**Exercise objective:**
Repeat everything from the line holding "caster_fork_front_left();" to the line holding "before = set(bpy.data.objects)", inclusive, exactly. Leave out the rest.

**Data section:**
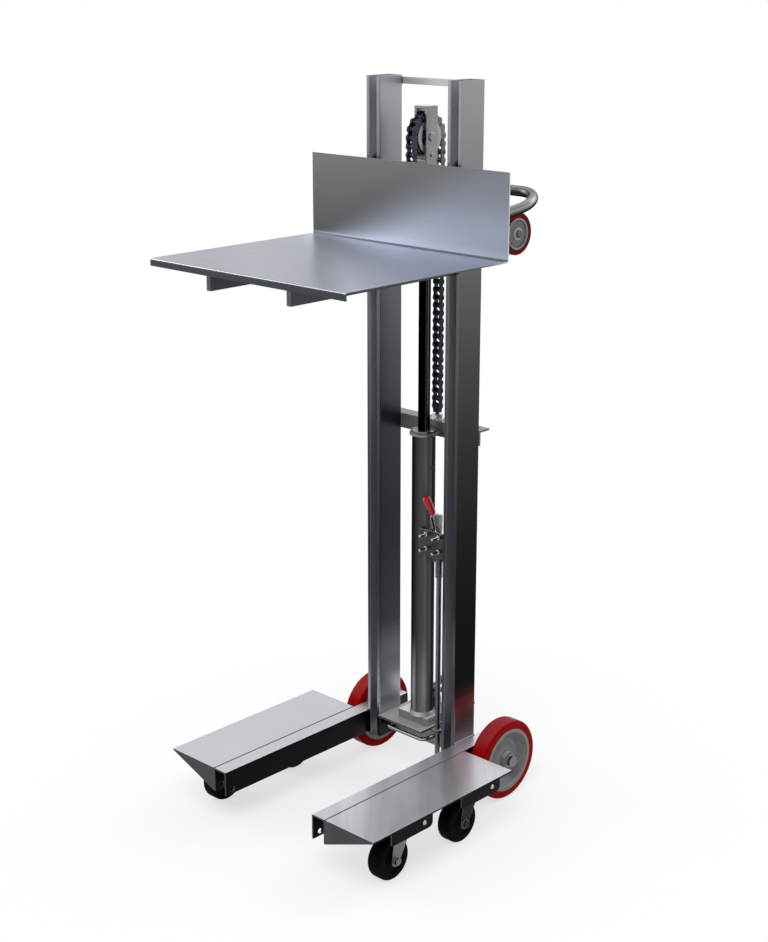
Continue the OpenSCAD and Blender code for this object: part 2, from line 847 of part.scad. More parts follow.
// threaded anchor of the rear chain run with nuts above and below the crossbar
module chain_anchor() {
  color("lightgrey") {
    zcyl(0, strand_r_y, angle_z1 - 20, rear_low_z - 11, 5);
    difference() {
      union() {
        block([-out_x + 0.4, strand_r_y - 7, rear_low_z - 16], [out_x - 0.4, strand_r_y + 7, rear_low_z]);
        xcyl(-out_x + 0.4, out_x - 0.4, strand_r_y, rear_low_z, 7);
      }
      xcyl(-out_x, out_x, strand_r_y, rear_low_z, pin_r + 0.3);
    }
    zcyl(0, strand_r_y, angle_z1, angle_z1 + 3, 16);
    translate([0, strand_r_y, angle_z1 + 3]) cylinder(r = 15, h = 10, $fn = 6);
    translate([0, strand_r_y, angle_z1 - angle_t - 7]) cylinder(r = 8.2, h = 7, $fn = 6);
  }
}

// Platform

// one bent sheet: front lip, deck and backrest
module platform() {
  z1 = deck_top_z;
  z0 = deck_top_z - deck_t;
  y0 = deck_front_y;
  y1 = back_y + deck_t;
  ri = bend_r - deck_t;
  color("silver") yz_plate(-deck_w / 2, deck_w / 2) {
    translate([y0 + bend_r, z0]) square([y1 - y0 - 2 * bend_r, deck_t]);
    translate([y0, z1 - lip_h]) square([deck_t, lip_h - bend_r]);
    translate([y1 - deck_t, z0 + bend_r]) square([deck_t, backrest_h - bend_r + deck_t]);
    intersection() {
      translate([y0 + bend_r, z1 - bend_r]) difference() {
        circle(r = bend_r);
        circle(r = ri);
      }
      translate([y0, z1 - bend_r]) square([bend_r, bend_r]);
    }
    intersection() {
      translate([y1 - bend_r, z0 + bend_r]) difference() {
        circle(r = bend_r);
        circle(r = ri);
      }
      translate([y1 - bend_r, z0]) square([bend_r, bend_r]);
    }
  }
}

// L shaped arm plate: under the deck, up behind the backrest and into the column
module arm() {
  y0 = deck_front_y + arm_setback;
  yb = back_y + deck_t;
  ye = mast_y + 22;
  z1 = deck_top_z - deck_t;
  difference() {
    yz_plate(-arm_t / 2, arm_t / 2) {
      translate([y0, arm_bot_z]) square([ye - y0 - 12, arm_h]);
      translate([y0, arm_bot_z + 12]) square([ye - y0, arm_h - 12]);
      translate([ye - 12, arm_bot_z + 12]) circle(r = 12);
      translate([yb, z1 - 6]) square([ye - yb, arm_top_z - z1 - 6]);
      translate([yb, z1]) square([ye - yb - 12, arm_top_z - z1]);
      translate([ye - 12, arm_top_z - 12]) circle(r = 12);
    }
    block([-arm_t, yb - bend_r - 1, z1], [arm_t, yb, z1 + bend_r + 1]);
  }
  for (z = [low_pin_z, high_pin_z])
    xcyl(-arm_t / 2 - roller_w - 0.9, arm_t / 2 + roller_w + 0.9, mast_y, z, roller_pin_r);
}

module platform_arm_left() {
  color("silver") translate([-col_c, 0, 0]) arm();
}

module platform_arm_right() {
  color("silver") translate([col_c, 0, 0]) arm();
}

// plate behind the backrest with two cheeks and the pin of the front chain run
module chain_bracket() {
  yb = back_y + deck_t;
  xc = out_x + 0.5;
  color("silver") {
    block([-25, yb, deck_top_z + 25], [25, yb + 4, front_low_z + 4]);
    for (x = [-xc - 4, xc]) yz_plate(x, x + 4) {
      strip([strand_f_y, front_low_z - 24], [strand_f_y, front_low_z], 16);
      translate([yb + 3, front_low_z - 30]) square([strand_f_y - yb - 3, 34]);
    }
    xcyl(-xc - 5, xc + 5, strand_f_y, front_low_z, pin_r);
  }
}

// pair of rollers, one on each side of an arm plate
module roller_pair(x, z) {
  for (s = [-1, 1]) translate([x + s * (arm_t / 2 + 0.4 + roller_w / 2), mast_y, z])
    rotate([0, 90, 0]) rotate_extrude($fn = 72) {
      translate([roller_pin_r + fit, -roller_w / 2]) square([roller_r - roller_pin_r - fit, roller_w]);
    }
}

module mast_rollers_upper_left() {
  color("gray") roller_pair(-col_c, high_pin_z);
}

module mast_rollers_upper_right() {
  color("gray") roller_pair(col_c, high_pin_z);
}

module mast_rollers_lower_left() {
  color("gray") roller_pair(-col_c, low_pin_z);
}

module mast_rollers_lower_right() {
  color("gray") roller_pair(col_c, low_pin_z);
}

// Floor lock

// plate on the right column that carries the lock
module lock_bracket() {
  color("silver") difference() {
    union() {
      block([14, lock_plate_y, lock_z - 72.4], [col_in, lock_plate_y + 3, lock_z - 7.4]);
      block([col_in - 4, lock_plate_y, lock_z - 72.4], [col_in, lock_plate_y + 36, lock_z - 7.4]);
    }
    for (x = lock_bolt_x, z = lock_bolt_z) translate([x, lock_plate_y - 1, z]) rotate([-90, 0, 0])
      cylinder(r = 3.3, h = 5);
  }
}

// body of the lock: flange, barrel, sleeve and two pivot cheeks with their pin
module lock_base() {
  color("gray") difference() {
    union() {
      block([lock_x - 22, lock_plate_y + 3, lock_z - 70], [lock_x + 31, lock_plate_y + 7, lock_z - 8]);
      block([lock_x - 8, lock_plate_y + 6, lock_z - 86], [lock_x + 8, lock_y, lock_z - 26]);
      zcyl(lock_x, lock_y, lock_z - 89, lock_z - 26, 11);
      zcyl(lock_x, lock_y, lock_z - 132, lock_z - 88, 8.4);
      for (x = [lock_x - 10, lock_x + 7]) yz_plate(x, x + 3) {
        strip([crank_y, lock_z - 22], [crank_y, lock_z], 12);
        translate([lock_plate_y + 3, lock_z - 35]) square([22, 18]);
      }
      xcyl(lock_x - 11.5, lock_x + 11.5, crank_y, lock_z, 3);
    }
    zcyl(lock_x, lock_y, lock_z - 133, lock_z - 25, lock_r + fit);
    for (x = lock_bolt_x, z = lock_bolt_z) translate([x, lock_plate_y + 2, z]) rotate([-90, 0, 0])
      cylinder(r = 3.3, h = 6);
  }
}

// hand lever: two side plates, crank pin and a stub for the grip
module lock_lever() {
  cy = crank_y;
  by = cy + crank_r * cos(crank_a);
  bz = lock_z + crank_r * sin(crank_a);
  color("lightgrey") {
    for (x = [lock_x - 6.7, lock_x + 3.7]) difference() {
      yz_plate(x, x + 3) union() {
        polygon([[cy - 6.5, lock_z], [grip_y - 6, grip_z - 8], [grip_y - 4, grip_z - 1],
          [grip_y + 1, grip_z + 1], [by + 3, grip_z - 2], [by + 6, grip_z - 7], [by + 5, bz],
          [by + 2, lock_z - 5], [by - 2, lock_z - 7], [cy + 2, lock_z - 6], [cy - 4, lock_z - 5]]);
        translate([by, bz]) circle(r = 5);
        translate([cy, lock_z]) circle(r = 7);
      }
      xcyl(x - 1, x + 4, cy, lock_z, 3 + fit);
    }
    xcyl(lock_x - 7.2, lock_x + 7.2, by, bz, 3);
    block([lock_x - 4.5, grip_y - 3, grip_z - 5], [lock_x + 4.5, grip_y + 3, grip_z + 2]);
    for (x = [lock_x - 7.7, lock_x + 6.7]) xcyl(x, x + 1, by + 2, grip_z - 14, 2.6);
    translate([lock_x, grip_y, grip_z]) rotate([grip_lean, 0, 0]) cylinder(r = 3.4, h = 50);
  }
}

// red hand grip on the lever
module lock_grip() {
  color("firebrick") translate([lock_x, grip_y, grip_z]) rotate([grip_lean, 0, 0]) difference() {
    union() {
      translate([0, 0, 10]) cylinder(r1 = 8.6, r2 = 10, h = 39);
      translate([0, 0, 49]) cylinder(r = 10, h = 5);
      translate([0, 0, 54]) scale([1, 1, 0.7]) sphere(r = 10);
      translate([0, 0, 7]) cylinder(r = 7, h = 4);
    }
    translate([0, 0, -1]) cylinder(r = 3.42, h = 51.05);
  }
}

// lock rod: slotted head, long rod and foot pad
module lock_rod() {
  bz = lock_z + crank_r * sin(crank_a);
  color("dimgray") {
    difference() {
      union() {
        zcyl(lock_x, lock_y, 24, lock_z - 6, lock_r);
        block([lock_x - 3, lock_y - 8, lock_z - 10], [lock_x + 3, lock_y + 8, bz + 7]);
      }
      block([lock_x - 4, lock_y - 6, bz - 3.6], [lock_x + 4, lock_y + 9, bz + 3.6]);
      for (x = [lock_x - 10, lock_x + 3])
        block([x, lock_y - 10, lock_z - 23], [x + 7, lock_y + 10, lock_z]);
    }
    zcyl(lock_x, lock_y, 30, 38, 11);
    zcyl(lock_x, lock_y, 16, 31, 17);
  }
}

// Foot controls

// pump pedal: two arms, cross pin and ribbed tread at the rear
module pump_pedal() {
  color("silver") {
    for (x = [pump_axis_x - 19, pump_axis_x + 14]) yz_plate(x, x + 5) {
      strip([pedal_y, pedal_z], [pedal_y + 12, pedal_z + 14], 16);
      strip([pedal_y + 12, pedal_z + 14], [318, pedal_z + 14], 12);
    }
    xcyl(pump_axis_x - 30, pump_axis_x + 30, pedal_y, pedal_z, 4);
    xcyl(pump_axis_x - 16, pump_axis_x + 16, pump_axis_y, pedal_z + 14, 5.5);
    block([pump_axis_x - 32, 284, pedal_z + 18], [pump_axis_x + 32, 326, pedal_z + 22]);
    for (i = [0 : 4]) block([pump_axis_x - 30, 287 + i * 8, pedal_z + 22],
      [pump_axis_x + 30, 290 + i * 8, pedal_z + 23.5]);
  }
}

// pump plunger with its cap
module pump_plunger() {
  color("lightgrey") {
    zcyl(pump_axis_x, pump_axis_y, base_top + 20, pedal_z + 4, 8);
    zcyl(pump_axis_x, pump_axis_y, pedal_z + 2, pedal_z + 8, 11);
  }
}

// small foot lever that opens the lowering valve
module release_lever() {
  zc = base_top + 11;
  color("silver") {
    xcyl(pump_x1 - 11, pump_x1 + 6, pump_axis_y, zc, 4);
    yz_plate(pump_x1 + 0.5, pump_x1 + 6) strip([pump_axis_y, zc], [300, zc + 10], 13);
    block([pump_x1 + 0.5, 286, zc + 14], [pump_x1 + 30, 308, zc + 17.5]);
  }
}

// Fasteners

// dome headed bolts of the caster channels and the four long studs of the lock
module frame_bolts() {
  color("lightgrey") {
    for (s = [-1, 1], y = [caster_front_y, caster_rear_y]) mirror([s < 0 ? 1 : 0, 0, 0]) {
      yb = y + mount_len / 2 - bolt_back;
      zb = wing_z0 - 12;
      xcyl(wing_x - mount_t - 7.3, wing_x + 0.5, yb, zb, 4);
      translate([wing_x, yb, zb]) rotate([0, 90, 0]) rotate_extrude() intersection() {
        translate([0, -2.6]) circle(r = 6.6);
        square([8, 8]);
      }
      xhex(wing_x - mount_t - 6, wing_x - mount_t, yb, zb, 12);
    }
    for (x = lock_bolt_x, z = lock_bolt_z) {
      translate([x, back_y + deck_t + 4.2, z]) rotate([-90, 0, 0])
        cylinder(r = 3.2, h = lock_plate_y + 11 - back_y - deck_t - 4.2);
      yhex(x, lock_plate_y + 7, lock_plate_y + 12, z, 9);
      yhex(x, lock_plate_y - 10, lock_plate_y, z, 10);
    }
  }
}

mast_column_left();
mast_column_right();
top_crossbar();
mid_crossbar();
base_crossmember();
base_plate();
guard_bar();
leg_channel_left();
leg_channel_right();
wing_plate_left();
wing_plate_right();
caster_top_plates();
rear_axle();
axle_nuts();
push_handle();
load_wheel_bracket_left();
load_wheel_bracket_right();
pump_block();
cylinder_tube();
guide_plate();
gland_nut();
chain_anchor();
lock_bracket();
lock_base();
frame_bolts();
piston_rod();
yoke();
chain_over_wheel();
chain_wheel();
chain_rear_strand();
chain_front_strand();
platform();
platform_arm_left();
platform_arm_right();
chain_bracket();
mast_rollers_upper_left();
mast_rollers_upper_right();
mast_rollers_lower_left();
mast_rollers_lower_right();
caster_fork_front_left();
caster_fork_front_right();
caster_fork_rear_left();
caster_fork_rear_right();
caster_wheel_front_left();
caster_wheel_front_right();
caster_wheel_rear_left();
caster_wheel_rear_right();
rear_tyre_left();
rear_tyre_right();
rear_hub_left();
rear_hub_right();
load_wheel_left();
load_wheel_right();
lock_lever();
lock_grip();
lock_rod();
pump_pedal();
pump_plunger();
release_lever();
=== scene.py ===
"""Looks of a foot pump lift truck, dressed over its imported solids."""

import logging
import math
from dataclasses import dataclass
from enum import Enum
from itertools import product
from typing import Any, Callable, ClassVar, Sequence

import bmesh
import bpy
from mathutils import Matrix, Vector

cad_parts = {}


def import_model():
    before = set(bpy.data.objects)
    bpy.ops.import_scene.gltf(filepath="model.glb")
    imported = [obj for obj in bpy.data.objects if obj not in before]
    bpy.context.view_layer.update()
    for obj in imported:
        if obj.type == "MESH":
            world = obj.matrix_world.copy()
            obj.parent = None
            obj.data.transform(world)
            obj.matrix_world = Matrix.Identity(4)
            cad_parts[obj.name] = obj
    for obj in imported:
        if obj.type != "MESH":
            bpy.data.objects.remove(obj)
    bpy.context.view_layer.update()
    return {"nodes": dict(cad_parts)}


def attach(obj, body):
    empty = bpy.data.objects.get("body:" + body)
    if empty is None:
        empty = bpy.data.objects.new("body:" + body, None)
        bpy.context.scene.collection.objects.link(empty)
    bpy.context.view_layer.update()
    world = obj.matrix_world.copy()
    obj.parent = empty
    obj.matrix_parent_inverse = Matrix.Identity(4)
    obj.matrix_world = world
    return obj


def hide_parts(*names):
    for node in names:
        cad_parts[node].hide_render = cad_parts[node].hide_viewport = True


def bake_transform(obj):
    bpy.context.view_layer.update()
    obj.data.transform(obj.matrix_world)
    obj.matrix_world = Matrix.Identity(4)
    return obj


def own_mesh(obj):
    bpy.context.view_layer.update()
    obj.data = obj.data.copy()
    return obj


log = logging.getLogger("lift_truck")

Colour = tuple[float, float, float]
Point = tuple[float, float, float]
Stops = tuple[tuple[float, Any], ...]
Pair = tuple[float, float]
Outline = Sequence[Pair]
Work = bmesh.types.BMesh
Material = bpy.types.Material
Palette = dict[str, Material]

# Directions in the truck's frame; SWEEP and SLANT run across the view, COUNTER at right angles to SLANT.
ACROSS = (1.0, 0.0, 0.0)
BACKWARDS = (0.0, 1.0, 0.0)
UPWARDS = (0.0, 0.0, 1.0)
SWEEP = (0.82, 1.0, 0.0)
SLANT = (0.728, 0.686, 0.0)
COUNTER = (0.686, -0.728, 0.0)


class Grain(Enum):
    """Direction of the brushing marks on sheet and bar, as the scale of their noise."""

    ALONG_X = (0.5, 60.0, 60.0)
    ALONG_Y = (60.0, 0.5, 60.0)
    ALONG_Z = (60.0, 60.0, 0.5)


class Facing(Enum):
    """Way that a set of faces looks."""

    UP = (0.0, 0.0, 1.0)
    DOWN = (0.0, 0.0, -1.0)
    FRONT = (0.0, -1.0, 0.0)
    RIGHT = (1.0, 0.0, 0.0)
    LEFT = (-1.0, 0.0, 0.0)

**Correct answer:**
caster_fork_front_left();
caster_fork_front_right();
caster_fork_rear_left();
caster_fork_rear_right();
caster_wheel_front_left();
caster_wheel_front_right();
caster_wheel_rear_left();
caster_wheel_rear_right();
rear_tyre_left();
rear_tyre_right();
rear_hub_left();
rear_hub_right();
load_wheel_left();
load_wheel_right();
lock_lever();
lock_grip();
lock_rod();
pump_pedal();
pump_plunger();
release_lever();
=== scene.py ===
"""Looks of a foot pump lift truck, dressed over its imported solids."""

import logging
import math
from dataclasses import dataclass
from enum import Enum
from itertools import product
from typing import Any, Callable, ClassVar, Sequence

import bmesh
import bpy
from mathutils import Matrix, Vector

cad_parts = {}


def import_model():
    before = set(bpy.data.objects)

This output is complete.